▶ **Exercise task**
Please start at the first line of the records beneath and quote each line exactly, ending with the line containing "return ring".

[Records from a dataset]
++++++++++++++++++++

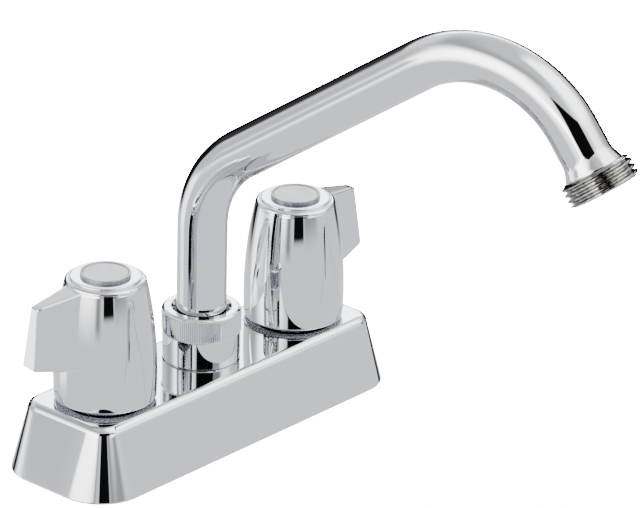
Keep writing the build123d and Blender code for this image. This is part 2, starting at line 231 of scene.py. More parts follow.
def deck_ring(z, inset):
    """Outline of the cover at one height, drawn in by an inset."""
    share = z / DECK_HEIGHT
    half_x = (DECK_LENGTH + (DECK_TOP_LENGTH - DECK_LENGTH) * share) / 2 - inset
    half_y = (DECK_WIDTH + (DECK_TOP_WIDTH - DECK_WIDTH) * share) / 2 - inset
    corner = DECK_CORNER + (DECK_TOP_CORNER - DECK_CORNER) * share - inset
    ring = []
    for sx, sy, start in ((1, 1, 0), (-1, 1, 90), (-1, -1, 180), (1, -1, 270)):
        mid_x, mid_y = sx * (half_x - corner), sy * (half_y - corner)
        for k in range(DECK_CORNER_STEPS + 1):
            a = math.radians(start + 90 * k / DECK_CORNER_STEPS)
            ring.append((mid_x + corner * math.cos(a), mid_y + corner * math.sin(a), z))
    return ring


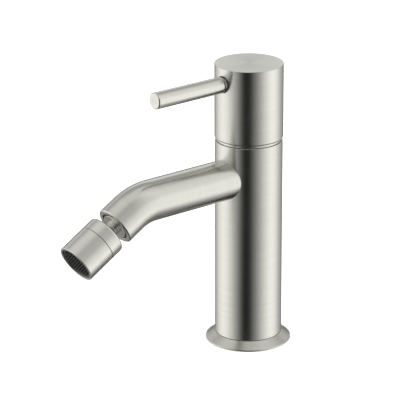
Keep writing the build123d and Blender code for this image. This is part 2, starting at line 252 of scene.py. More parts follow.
# ---------------------------------------------------------------------- lights
def softbox(name, place, aim, width, height, watts):
    data = bpy.data.lights.new(name, "AREA")
    data.shape = "RECTANGLE"
    data.size, data.size_y = width, height
    data.energy = watts
    o = bpy.data.objects.new(name, data)
    o.location = place
    o.rotation_euler = (Vector(aim) - Vector(place)).to_track_quat("-Z", "Y").to_euler()
    o.visible_glossy = False
    o.visible_camera = False
    scene.collection.objects.link(o)
    return o


softbox("overhead_softbox", (0.0, 0.0, 2.2), (0, 0, 0), 3.2, 3.2, 75.0)
side_place = TOWARD * 1.5 + SIDE * 1.6
softbox("side_softbox", (side_place.x, side_place.y, 1.3), (0, 0, 0.08), 1.2, 1.2, 8.0)


# ------------------------------------------------------------------- materials
def material(name):
    m = bpy.data.materials.new(name)
    m.use_nodes = True
    t = Tree(m.node_tree)
    p = t.add("BsdfPrincipled")
    o = t.add("OutputMaterial")
    t.link(p.outputs[0], o.inputs["Surface"])
    return m, t, p


def round_coords(t, around, along):
    """Coordinates for marks that run round a turned piece: the UV map's U goes once
    round the axis and V is the length along the outline in decimetres."""
    uv = t.add("UVMap", uv_map="UVMap")
    s = t.add("SeparateXYZ")
    t.link(uv.outputs[0], s.inputs[0])
    a = t.math("MULTIPLY", s.outputs[0], TAU)
    x = t.math("MULTIPLY", t.math("COSINE", a), around)
    y = t.math("MULTIPLY", t.math("SINE", a), around)
    z = t.math("MULTIPLY", s.outputs[1], along)
    return t.combine(x, y, z)


def facing_away(t):
    """1 on the turned sides of a piece, 0.3 on discs square to its own axis."""
    n = t.add("VectorTransform", vector_type="NORMAL", convert_from="WORLD", convert_to="OBJECT")
    t.link(t.add("NewGeometry").outputs["True Normal"], n.inputs[0])
    s = t.add("SeparateXYZ")
    t.link(n.outputs[0], s.inputs[0])
    return t.span(t.math("ABSOLUTE", s.outputs[2]), 0.90, 0.99, 1.0, 0.3)


def turned_steel(name, radius, base=STEEL, rough=0.30, aniso=0.72, lines=1.0, tone=1.0):
    """Satin steel with fine lines round the axis. Radius is the piece's, in mm."""
    m, t, p = material(name)
    p.inputs["Metallic"].default_value = 1.0
    p.inputs["Anisotropic"].default_value = aniso
    p.inputs["Anisotropic Rotation"].default_value = 0.25
    tangent = t.add("Tangent", direction_type="UV_MAP", uv_map="UVMap")
    t.link(tangent.outputs[0], p.inputs["Tangent"])
    fine = t.noise(round_coords(t, radius * 0.10, 320.0), 1.0, 3.0, 0.62)
    streak = t.noise(round_coords(t, radius * 0.030, 74.0), 1.0, 2.0, 0.55)
    cloud = t.noise(round_coords(t, radius * 0.06, 3.2), 1.0, 2.0, 0.5)
    marks = t.math("MULTIPLY_ADD", streak, 0.55, t.math("MULTIPLY", fine, 0.45))
    marks = t.math("MULTIPLY_ADD", t.math("SUBTRACT", marks, 0.5), facing_away(t), 0.5)
    edge = t.add("Attribute", attribute_name="edge").outputs["Fac"]
    shade = t.span(marks, 0.30, 0.70, 1.0 - 0.045 * lines, 1.0 + 0.045 * lines)
    shade = t.math("MULTIPLY", shade, t.span(cloud, 0.3, 0.7, 0.985, 1.015))
    # tone scales the whole base colour; on the ball it is painted shade
    shade = t.math("MULTIPLY", shade, tone)
    n = t.add("VectorMath", operation="SCALE")
    n.inputs[0].default_value = base
    t.link(shade, n.inputs["Scale"])
    # Fillets get a brighter base colour: a painted highlight along the edges; the lower roughness on them
    # further down is real polish
    t.link(t.mix(t.math("MULTIPLY", edge, 0.35), n.outputs[0], tuple(min(1.0, c * 1.14) for c in base)),
           p.inputs["Base Color"])
    r = t.span(marks, 0.25, 0.75, rough + 0.035, rough - 0.03)
    r = t.math("ADD", r, t.span(cloud, 0.3, 0.7, -0.015, 0.015))
    r = t.math("SUBTRACT", r, t.math("MULTIPLY", edge, 0.07))
    t.link(r, p.inputs["Roughness"])
    bump = t.add("Bump")
    bump.inputs["Strength"].default_value = 0.75 * lines
    bump.inputs["Distance"].default_value = 0.000012
    t.link(marks, bump.inputs["Height"])
    t.link(bump.outputs[0], p.inputs["Normal"])
    return m


def object_coords(t, axis="Z"):
    """Object coordinates, for the inner pieces; the axis argument is not used."""
    c = t.add("TexCoord").outputs["Object"]
    return c


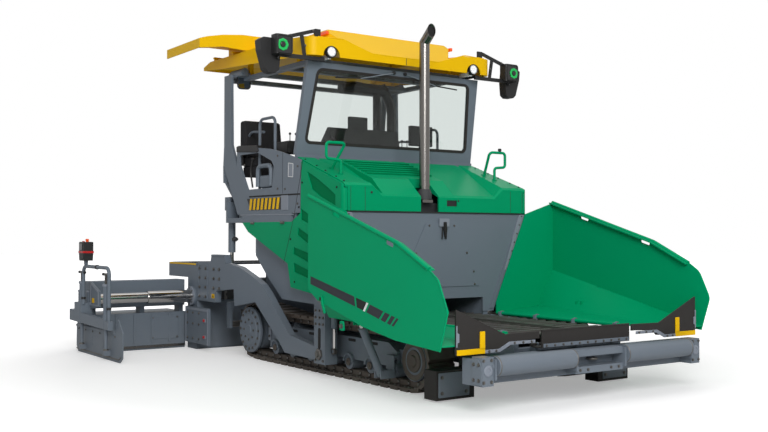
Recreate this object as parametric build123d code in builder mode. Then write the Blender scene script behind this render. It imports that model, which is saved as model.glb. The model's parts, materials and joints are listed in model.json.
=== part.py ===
"""Tracked asphalt paver with a folding hopper, a two-post roof and a towed, extending screed.

Frame: +X is the direction of travel (the hopper's end), +Y the machine's left, +Z up, millimetres.
X is first counted from the middle of the tracks' contact with the ground; `keep` then shifts every
piece so that the origin lies on the ground, under the middle of the machine's length.
"""

from build123d import *
import math
import os

os.makedirs("parts", exist_ok=True)

# ---------------------------------------------------------------- driving sizes
# tracks
TRACK_CONTACT = 3060  # length of track on the ground
TRACK_OUTER = 1122  # outer edge of the shoes, from the centre plane
SHOE_WIDTH = 305
SHOE_HEIGHT = 40  # plate and rubber pad
CHAIN_HEIGHT = 62
CHAIN_WIDTH = 150
SHOE_COUNT = 50
SPROCKET = (-1680, 350, 340)  # x, z and radius out to the pads
IDLER = (1500, 298, 298)
CARRIER_X, TRACK_TOP_AT_CARRIER = -830, 598
HUB_PROUD = 32  # final drive's cover, past the shoes

# chassis and hopper
CHASSIS_HALF = 700
CHASSIS_WALL = 60
CHASSIS_REAR, CHASSIS_FRONT = -2150, 2480
CHASSIS_BOTTOM = 280
CONVEYOR_TOP = 605
DECK_Z = 1000  # top of the deck over the conveyor tunnel
BULKHEAD_X = 535  # front face of the wall behind the hopper
BULKHEAD_TOP = 1735
TUNNEL_HALF, TUNNEL_TOP = 620, 800

WING_HINGE = (750, 620)  # y and z of the hopper wing's hinge
WING_REAR = 562
WING_WALL = 12
WING_OUTER = 1690

# upper works
ARM_INNER = TRACK_OUTER + HUB_PROUD + 41  # inner face of the tow arms
ARM_THICK = 80
SIDE_Y = ARM_INNER + ARM_THICK  # half of the machine's width over its covers
BOX_OUTER = ARM_INNER - 35
COVER_DEPTH = 20
COVER_TURN = 56  # width of the covers' corner beside the hood's front
HOOD_HALF = SIDE_Y - COVER_DEPTH - 5
HOOD_FRONT = 552
HOOD_REAR = -400
PLATFORM_Z = 1643  # underside of the operator's platform
PLATFORM_THICK = 57
PLATFORM_REAR = -2120
BEAM_TOP = 1739
STACK_X, STACK_Y, STACK_R = 450, -148, 57
HOOD_HINGE = (-388, 2328)
HOOD_LUGS = (-1000, 0, 1000)
SCREEN_BASE = (-440, 2387)  # x and z of the windscreen frame's front face, low and high
SCREEN_TOP = (-250, 3400)

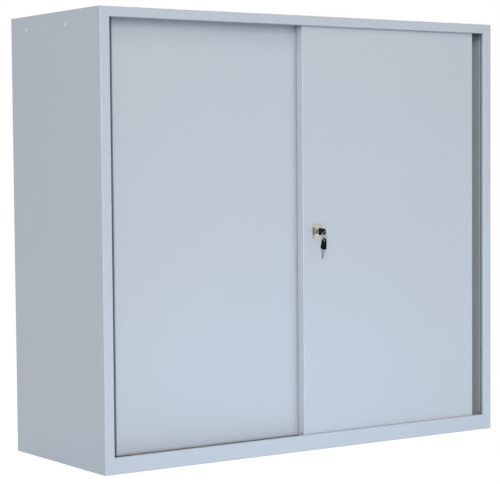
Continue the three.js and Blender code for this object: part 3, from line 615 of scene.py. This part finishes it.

++++++++++++++++++++

▶ **Written answer**
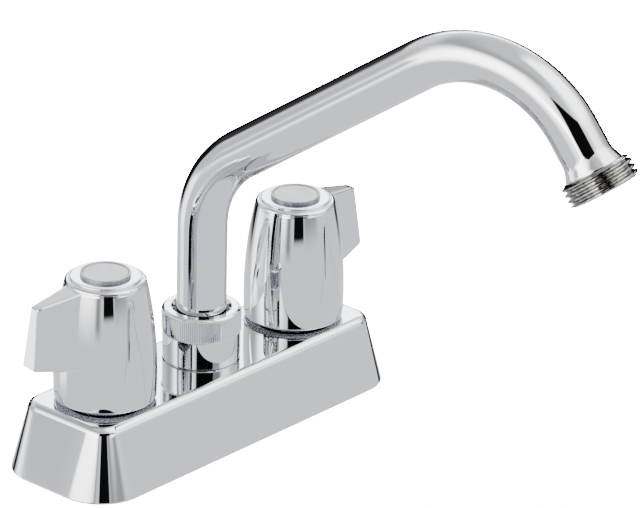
Keep writing the build123d and Blender code for this image. This is part 2, starting at line 231 of scene.py. More parts follow.
def deck_ring(z, inset):
    """Outline of the cover at one height, drawn in by an inset."""
    share = z / DECK_HEIGHT
    half_x = (DECK_LENGTH + (DECK_TOP_LENGTH - DECK_LENGTH) * share) / 2 - inset
    half_y = (DECK_WIDTH + (DECK_TOP_WIDTH - DECK_WIDTH) * share) / 2 - inset
    corner = DECK_CORNER + (DECK_TOP_CORNER - DECK_CORNER) * share - inset
    ring = []
    for sx, sy, start in ((1, 1, 0), (-1, 1, 90), (-1, -1, 180), (1, -1, 270)):
        mid_x, mid_y = sx * (half_x - corner), sy * (half_y - corner)
        for k in range(DECK_CORNER_STEPS + 1):
            a = math.radians(start + 90 * k / DECK_CORNER_STEPS)
            ring.append((mid_x + corner * math.cos(a), mid_y + corner * math.sin(a), z))
    return ring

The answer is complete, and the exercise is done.